Amid these, the Zacks Consensus Estimate for revenues is currently pegged at $619.6 million, marking estimated growth of 2.2% year over year.

For third-quarter 2017, Equity Residential projects normalized funds from operations (FFO) per share in the range of 77-81 cents. The Zacks Consensus Estimate for the same is currently pegged at 79 cents.

Currently, the Earnings ESP for Equity Residential is -1.04%. Also, Equity Residential’s Zacks Rank #4 (Sell) further decreases the predictive power of ESP. (Read more: Will High Supply Impact Equity Residential Q3 Results?)

Equity Residential Price and EPS Surprise
 

You can uncover the best stocks to buy or sell before they’re reported with our Earnings ESP Filter.

Boston, MA-based specialty REIT Iron Mountain deals in storage and information management services. The company’s diversified revenue base remains a positive. Moreover, a solid product portfolio and increasing market share are growth catalysts. The company has an aggressive acquisition strategy to supplement organic growth in storage revenues. Also, it has been investing aggressively in order to set up its data-center business.

Still, Iron Mountain’s Service revenues remain modest due to declining activity rates as stored records are becoming less active.
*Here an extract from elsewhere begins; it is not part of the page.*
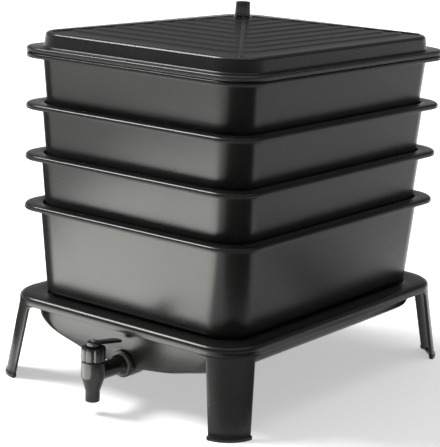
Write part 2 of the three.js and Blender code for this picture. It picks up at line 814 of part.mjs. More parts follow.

Further, the storage and information management services industry remains a highly fragmented industry with intensifying competition. In addition, the company’s highly-leveraged balance sheet remains a concern.

Amid these, the Zacks Consensus Estimate for revenues is currently pegged at $962.4 million, denoting expected growth of nearly 2.1% year over year. The Zacks Consensus Estimate for FFO per share is pegged at 56 cents.

At present, Iron Mountain has a Zacks Rank #3 (Hold) and an Earnings ESP of -1.35%. Though the Zacks Rank is favorable, the negative ESP lowers chances of an earnings beat.
 

You can see the complete list of today’s Zacks Rank #1 (Strong Buy) stocks here.

Note: All earnings per share numbers presented in this report represent funds from operations (“FFO”) per share. FFO, a widely used metric to gauge the performance of REITs, is obtained after adding depreciation and amortization and other non-cash expenses to net income.